I saw his hand, the knuckles white,
clutching the knife with the jagged edge:
I knew that when my throat was cut
and my blood running out on the ground
death might not come before the burning.
But then my father's hand stopped in mid-air,
and I heard the angry bleating of the ram.

Oh God, I know Thee now,
not as a maker of covenants,
but as the giver of life.
I pray to Thee:
Let my son dream his own dreams, not mine.
Let him make his own promises to Thee.
Let him live the life Thou hast bestowed upon him
as Thou and he see fit.

My father used to teach me many things
so I could learn to be a great chieftain,
but since we went up on the mountain
he is quiet and gentle and only tells me
that as I grow older I, too, will speak with God.
When I wander in the fields at eventide
and sometimes watch a caravan pass by
I think about my father finding the ram
and I wonder what God will require of me.

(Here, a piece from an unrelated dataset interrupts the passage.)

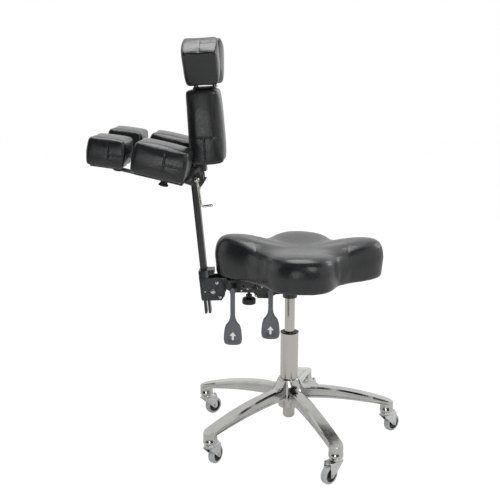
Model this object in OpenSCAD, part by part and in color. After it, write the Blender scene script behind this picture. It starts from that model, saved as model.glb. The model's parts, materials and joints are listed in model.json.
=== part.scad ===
// Tattoo artist's chair: a star base on five casters, a gas lift, a four-lobed seat with a
// tilting back bracket, and a leaning post that carries a back pad, two top pads and two arms.
// Millimetres. +X is the front of the seat, +Y the far side, +Z up. The origin is on the
// floor under the middle of the column.

/* [Star base] */
// Radius of the circle on which the five caster stems stand
stem_circle_r = 280; // [262:2:310]
// Direction of the first leg, seen from above
leg_turn = 223.4; // [0:0.2:360]
// Outside diameter of the hub
hub_d = 60; // [57:1:68]
// Height of the hub's underside
hub_bottom = 94; // [88:1:100]
// Height of the hub's top rim
hub_top = 178; // [170:1:190]
// Height of a leg's crest beside the hub
crest_hub_z = 150; // [144:1:158]
// Height of a leg's crest over its stem
crest_tip_z = 101; // [98:1:106]
// Depth of a leg beside the hub
leg_depth = 30; // [26:1:36]
// Depth of a leg beside its boss
leg_tip_depth = 13; // [11:1:18]
// Width of a leg beside the hub
leg_w = 34; // [30:1:36]
// Width of a leg's flat top facet beside the hub
facet_w = 11; // [8:1:16]
// Wall of the cast legs, which are open below
leg_wall = 5; // [4:0.5:7]
// Diameter of the boss that holds a caster stem
boss_d = 38; // [36:1:44]
// Height of the boss's underside
boss_bottom = 66; // [65:1:70]

/* [Casters] */
// Diameter of a wheel
wheel_d = 50; // [46:1:51]
// Width of a tyre
tyre_w = 18; // [16:1:20]
// Diameter of the wheel's core under the tyre
core_d = 36; // [32:1:38]
// Distance from the stem's axis back to the axle
caster_trail = 24; // [20:1:26]
// Diameter of the stem in its socket
stem_d = 11; // [10:0.5:12]
// Length of the stem inside its socket
stem_l = 26; // [20:1:28]
// Diameter of the wheel's axle
axle_d = 8; // [6:0.5:9]
// Thickness of the pressed fork
fork_t = 2.5; // [2:0.5:3]
// Directions in which the five casters trail at rest
caster_turns = [62, 226, 42, 30, 40];

/* [Gas lift] */
// Outside diameter of the standing tube
tube_d = 50; // [46:1:52]
// Wall of the standing tube
tube_wall = 2; // [1.5:0.5:3]
// Height of the standing tube's top edge
tube_top = 309; // [300:1:316]
// Diameter of the chromed piston
piston_d = 28; // [26:1:30]
// Height of the piston's lower end
piston_bottom = 215; // [205:1:225]
// Height at which the piston's taper enters its socket
cone_bottom = 409; // [404:1:414]
// Length of the taper
cone_l = 40; // [34:1:42]
// Diameter of the taper's small end
cone_end_d = 26; // [24:0.5:26.5]
// Diameter of the release pin
release_d = 8; // [6:0.5:10]
// Height that the release pin stands above the piston
release_rise = 6; // [5:0.5:8]
// Length of the bush in the tube's mouth
bush_l = 54; // [45:1:60]
// Diameter of the cap under the hub
cap_d = 34; // [30:1:38]
// Depth of the cap under the hub
cap_h = 35; // [30:1:40]

/* [Seat] */
// Height of the seat cushion's lower edge
seat_bottom = 470; // [466:1:476]
// Height of the middle of the seat
seat_mid_z = 548; // [540:1:556]
// Height by which the back lobe rises above the middle
back_lobe_rise = 36; // [26:1:42]
// Height by which the front lobe rises above the middle
front_lobe_rise = 28; // [20:1:36]
// Height by which the side lobes rise above the middle
side_lobe_rise = 12; // [6:1:20]
// Place of the seat's middle ahead of the column
seat_x = 30; // [24:1:36]
// Reach of the front lobe from the seat's middle
front_reach = 218; // [205:1:230]
// Reach of the back lobe from the seat's middle
back_reach = 232; // [220:1:234]
// Reach of each side lobe from the seat's middle
side_reach = 203; // [190:1:220]
// Reach of the waists between the lobes
waist_reach = 152; // [144:1:165]
// Thickness of the plywood under the cushion
board_t = 12; // [9:1:15]
// Distance of the plywood's edge inside the cushion's edge
board_inset = 22; // [16:1:28]

/* [Mechanism] */
// Thickness of the plate under the seat board
plate_t = 4; // [3:0.5:5]
// Length of that plate
plate_l = 200; // [180:5:220]
// Width of that plate
plate_w = 170; // [150:5:190]
// Width of the pressed housing
housing_w = 90; // [84:1:100]
// Sheet thickness of the pressed housing
housing_t = 3; // [2:0.5:3]
// Place of the housing's back edge
housing_back_x = -170; // [-170:1:-166]
// Place of the housing's front edge
housing_front_x = 62; // [50:1:80]
// Depth of the housing at its back
housing_h = 34; // [30:1:38]
// Depth of the housing at the belly between the levers
belly_h = 49; // [44:1:50]
// Diameter of both lever rods
rod_d = 10; // [8:0.5:11]
// Height of both lever rods
rod_z = 452; // [450:0.5:453]
// Place of the back lever's rod
tilt_rod_x = -149; // [-152:1:-146]
// Place of the height lever's rod
lift_rod_x = -50; // [-54:1:-46]
// Distance of the handles from the middle plane
handle_y = 110; // [100:1:125]
// Drop of the back lever's handle
tilt_handle_l = 145; // [130:1:155]
// Drop of the height lever's handle
lift_handle_l = 127; // [115:1:140]
// Width of a handle's paddle
paddle_w = 49; // [42:1:54]
// Length of a handle's paddle
paddle_l = 66; // [58:1:72]
// Width of a handle's stem
handle_stem_w = 13; // [11:1:15]
// Thickness of a handle
handle_t = 7; // [6:0.5:9]
// Place of the tension knob
tension_x = -112; // [-116:1:-108]
// Diameter of the tension knob
tension_d = 38; // [34:1:42]
// Height of the tension knob
tension_h = 20; // [16:1:22]
// Diameter of the tension knob's stud
stud_d = 8; // [6:0.5:9]

/* [Back bracket] */
// Place of the tilt pivot
tilt_x = -197; // [-198:0.5:-196]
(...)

  1. I love the poetry you also bring down. I especially like the explanation from the Midrash where G-d answers Abraham. Bring Isaac up, but not to kill him. There are some beautiful Modern Hebrew prayers I remember from the Conservative Siddur about Kiddish HaShem about the Middle Ages and the pogroms of later centuries, and the Holocaust of the 20th Century. These don't exist in the Siddurim of most Orthodox prayer books. I am thinking of getting a siddur from the Rabbinical Assembly for the beautiful poetry.

  2. Unfortunately, one of the problems of Orthodox Jews is a fear of introducing new material to the siddur, although the great paytanim were constantly inventing new texts for the service.